The Kennedy Center presented three of McNally's plays that focus on opera, titled Nights at the Opera, in March 2010. The pieces included a new play, Golden Age; Master Class, starring Tyne Daly; and The Lisbon Traviata, starring John Glover and Malcolm Gets.[39][40][41] Golden Age subsequently ran Off-Broadway at the Manhattan Theatre Club New York City Center – Stage I from November 2012 to January 2013.[42]

In 2001, McNally started what would become a 15-year developmental process towards Broadway with the musical The Visit, for which he wrote the book.  The music is written by John Kander and the lyrics by Fred Ebb.   Adapted from Friedrich Dürrenmatt’s 1956 satire, The Visit is the story of a widow who has amassed enormous sums of wealth and returns to her hometown to seek revenge on the villagers who scorned her in her youth.  The project originally starred Angela Lansbury who departed the process to care for her ailing husband. Chita Rivera became the new star and The Visit had its first production at The Goodman Theater in Chicago in 2001.  The September 11 attacks occurred just 10 days before the first preview, and the producers weren’t able to get many investors or critics from New York to fly to Chicago.  In 2004, Fred Ebb, the lyricist, died. Its next regional production occurred in 2008 at The Signature Theatre outside of Washington D.C. In 2014, under the new direction of John Doyle and starring Chita Rivera and Roger Rees, The Visit had a new production at Williamstown Theatre and then eventually transferred to Broadway at The Lyceum Theatre in 2015.[43][44] The musical would go on to be nominated for 5 Tony nominations including for McNally's book.[45]
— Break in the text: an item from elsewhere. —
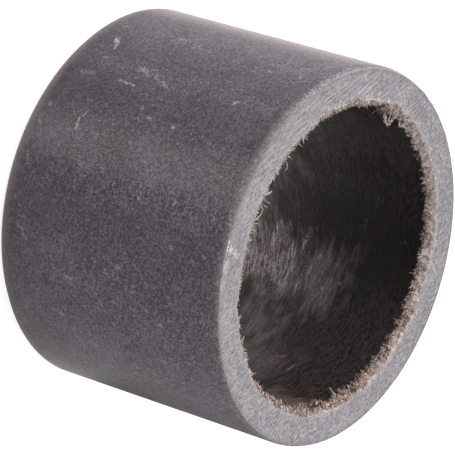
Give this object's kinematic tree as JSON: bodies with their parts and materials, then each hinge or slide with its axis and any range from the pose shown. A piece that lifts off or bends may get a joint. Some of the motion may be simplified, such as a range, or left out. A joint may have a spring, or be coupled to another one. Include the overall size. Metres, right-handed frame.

Continuing his work on musical librettos, McNally partnered with his collaborators on Ragtime, Stephen Flaherty and Lynn Ahrens to write the musical A Man of No Importance which premiered at Lincoln Center in 2002 and was directed by Joe Mantello.[46] He also wrote the libretto for Chita Rivera: The Dancer’s Life, in 2005, another collaboration with Stephen Flaherty and Lynn Ahrens, which began at The Old Globe and subsequently transferred to Broadway at the Gerald Schoenfeld Theatre.[47]

In 2004, Primary Stages presented McNally’s The Stendhal Syndrome, which according to McNally explores “how art can affect us emotionally, psychologically, and erotically.”  The play starred Isabella Rossellini and Richard Thomas and was directed by Leonard Foglia.[48] In 2007, Philadelphia Theatre Company presented Some Men, which explores the evolution of gay relationships and same-sex marriage.  It went on to Second Stage Theatre in New York and was directed by Trip Cullman.[49] That same year McNally's drama Deuce ran on Broadway at the Music Box Theater for a limited engagement in 2007 for 121 performances. Directed by Michael Blakemore, the play starred Angela Lansbury, in her return to Broadway after more than 20 years, and Marian Seldes.[50]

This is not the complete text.